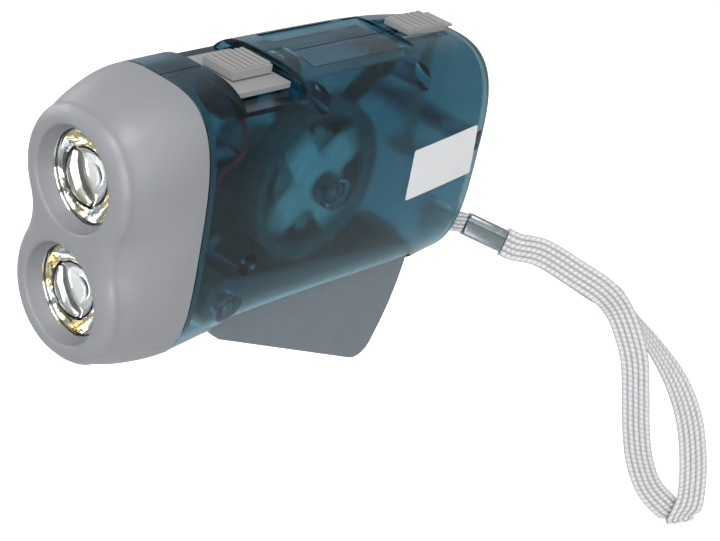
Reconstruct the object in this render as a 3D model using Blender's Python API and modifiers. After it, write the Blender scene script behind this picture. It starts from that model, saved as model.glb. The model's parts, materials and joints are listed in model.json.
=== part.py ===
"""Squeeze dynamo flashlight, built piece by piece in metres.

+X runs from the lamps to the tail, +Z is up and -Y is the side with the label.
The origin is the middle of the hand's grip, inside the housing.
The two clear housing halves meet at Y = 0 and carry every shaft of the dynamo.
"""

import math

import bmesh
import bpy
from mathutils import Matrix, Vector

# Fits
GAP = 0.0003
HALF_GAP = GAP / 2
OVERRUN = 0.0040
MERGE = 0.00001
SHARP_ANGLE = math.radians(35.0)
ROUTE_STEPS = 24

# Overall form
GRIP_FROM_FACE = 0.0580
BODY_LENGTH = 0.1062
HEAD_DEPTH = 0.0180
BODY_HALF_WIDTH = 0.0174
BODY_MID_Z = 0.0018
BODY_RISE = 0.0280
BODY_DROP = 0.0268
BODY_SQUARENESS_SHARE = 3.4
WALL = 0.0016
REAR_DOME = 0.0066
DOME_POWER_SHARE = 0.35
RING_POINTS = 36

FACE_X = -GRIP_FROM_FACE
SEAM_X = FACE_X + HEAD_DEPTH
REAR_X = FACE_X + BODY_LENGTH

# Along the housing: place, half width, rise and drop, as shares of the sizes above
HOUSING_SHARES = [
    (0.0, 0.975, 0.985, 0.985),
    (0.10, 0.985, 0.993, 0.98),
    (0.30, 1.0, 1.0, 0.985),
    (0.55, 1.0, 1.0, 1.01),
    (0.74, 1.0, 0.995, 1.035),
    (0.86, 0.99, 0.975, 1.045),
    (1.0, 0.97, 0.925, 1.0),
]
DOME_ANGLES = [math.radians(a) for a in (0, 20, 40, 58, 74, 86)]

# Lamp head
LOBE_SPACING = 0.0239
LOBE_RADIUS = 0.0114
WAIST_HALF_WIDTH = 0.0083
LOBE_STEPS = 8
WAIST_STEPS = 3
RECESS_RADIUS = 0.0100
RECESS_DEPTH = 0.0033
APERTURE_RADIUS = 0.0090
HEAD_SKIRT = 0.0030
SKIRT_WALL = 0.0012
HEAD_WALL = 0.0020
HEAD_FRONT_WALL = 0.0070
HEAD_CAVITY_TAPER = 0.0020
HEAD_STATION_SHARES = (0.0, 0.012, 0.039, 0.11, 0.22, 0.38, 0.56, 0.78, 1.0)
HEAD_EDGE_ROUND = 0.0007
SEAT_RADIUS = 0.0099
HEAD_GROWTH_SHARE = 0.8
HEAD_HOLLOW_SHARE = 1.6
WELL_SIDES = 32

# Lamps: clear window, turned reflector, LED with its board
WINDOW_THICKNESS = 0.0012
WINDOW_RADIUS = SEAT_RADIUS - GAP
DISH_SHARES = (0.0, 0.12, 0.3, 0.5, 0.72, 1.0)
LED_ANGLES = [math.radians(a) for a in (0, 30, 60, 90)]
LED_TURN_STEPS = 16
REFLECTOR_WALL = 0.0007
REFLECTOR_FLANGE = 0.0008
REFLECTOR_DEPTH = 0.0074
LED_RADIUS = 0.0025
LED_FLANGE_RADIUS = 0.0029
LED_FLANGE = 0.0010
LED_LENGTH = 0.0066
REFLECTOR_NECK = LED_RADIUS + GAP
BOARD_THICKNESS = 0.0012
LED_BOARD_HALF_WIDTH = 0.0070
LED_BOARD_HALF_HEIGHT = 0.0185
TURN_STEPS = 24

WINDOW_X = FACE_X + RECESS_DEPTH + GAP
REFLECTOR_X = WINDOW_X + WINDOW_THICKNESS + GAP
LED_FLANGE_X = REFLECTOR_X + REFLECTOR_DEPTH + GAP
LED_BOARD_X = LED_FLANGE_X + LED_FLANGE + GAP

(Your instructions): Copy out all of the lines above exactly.

(Task answer):
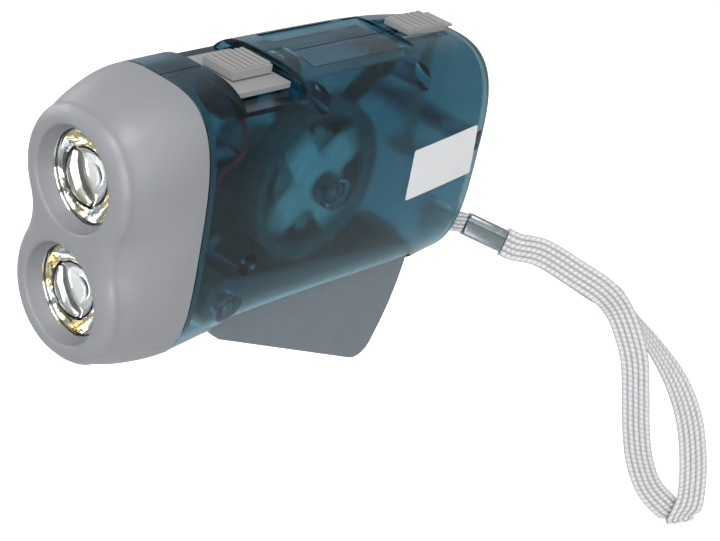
Reconstruct the object in this render as a 3D model using Blender's Python API and modifiers. After it, write the Blender scene script behind this picture. It starts from that model, saved as model.glb. The model's parts, materials and joints are listed in model.json.
=== part.py ===
"""Squeeze dynamo flashlight, built piece by piece in metres.

+X runs from the lamps to the tail, +Z is up and -Y is the side with the label.
The origin is the middle of the hand's grip, inside the housing.
The two clear housing halves meet at Y = 0 and carry every shaft of the dynamo.
"""

import math

import bmesh
import bpy
from mathutils import Matrix, Vector

# Fits
GAP = 0.0003
HALF_GAP = GAP / 2
OVERRUN = 0.0040
MERGE = 0.00001
SHARP_ANGLE = math.radians(35.0)
ROUTE_STEPS = 24

# Overall form
GRIP_FROM_FACE = 0.0580
BODY_LENGTH = 0.1062
HEAD_DEPTH = 0.0180
BODY_HALF_WIDTH = 0.0174
BODY_MID_Z = 0.0018
BODY_RISE = 0.0280
BODY_DROP = 0.0268
BODY_SQUARENESS_SHARE = 3.4
WALL = 0.0016
REAR_DOME = 0.0066
DOME_POWER_SHARE = 0.35
RING_POINTS = 36

FACE_X = -GRIP_FROM_FACE
SEAM_X = FACE_X + HEAD_DEPTH
REAR_X = FACE_X + BODY_LENGTH

# Along the housing: place, half width, rise and drop, as shares of the sizes above
HOUSING_SHARES = [
    (0.0, 0.975, 0.985, 0.985),
    (0.10, 0.985, 0.993, 0.98),
    (0.30, 1.0, 1.0, 0.985),
    (0.55, 1.0, 1.0, 1.01),
    (0.74, 1.0, 0.995, 1.035),
    (0.86, 0.99, 0.975, 1.045),
    (1.0, 0.97, 0.925, 1.0),
]
DOME_ANGLES = [math.radians(a) for a in (0, 20, 40, 58, 74, 86)]

# Lamp head
LOBE_SPACING = 0.0239
LOBE_RADIUS = 0.0114
WAIST_HALF_WIDTH = 0.0083
LOBE_STEPS = 8
WAIST_STEPS = 3
RECESS_RADIUS = 0.0100
RECESS_DEPTH = 0.0033
APERTURE_RADIUS = 0.0090
HEAD_SKIRT = 0.0030
SKIRT_WALL = 0.0012
HEAD_WALL = 0.0020
HEAD_FRONT_WALL = 0.0070
HEAD_CAVITY_TAPER = 0.0020
HEAD_STATION_SHARES = (0.0, 0.012, 0.039, 0.11, 0.22, 0.38, 0.56, 0.78, 1.0)
HEAD_EDGE_ROUND = 0.0007
SEAT_RADIUS = 0.0099
HEAD_GROWTH_SHARE = 0.8
HEAD_HOLLOW_SHARE = 1.6
WELL_SIDES = 32

# Lamps: clear window, turned reflector, LED with its board
WINDOW_THICKNESS = 0.0012
WINDOW_RADIUS = SEAT_RADIUS - GAP
DISH_SHARES = (0.0, 0.12, 0.3, 0.5, 0.72, 1.0)
LED_ANGLES = [math.radians(a) for a in (0, 30, 60, 90)]
LED_TURN_STEPS = 16
REFLECTOR_WALL = 0.0007
REFLECTOR_FLANGE = 0.0008
REFLECTOR_DEPTH = 0.0074
LED_RADIUS = 0.0025
LED_FLANGE_RADIUS = 0.0029
LED_FLANGE = 0.0010
LED_LENGTH = 0.0066
REFLECTOR_NECK = LED_RADIUS + GAP
BOARD_THICKNESS = 0.0012
LED_BOARD_HALF_WIDTH = 0.0070
LED_BOARD_HALF_HEIGHT = 0.0185
TURN_STEPS = 24

WINDOW_X = FACE_X + RECESS_DEPTH + GAP
REFLECTOR_X = WINDOW_X + WINDOW_THICKNESS + GAP
LED_FLANGE_X = REFLECTOR_X + REFLECTOR_DEPTH + GAP
LED_BOARD_X = LED_FLANGE_X + LED_FLANGE + GAP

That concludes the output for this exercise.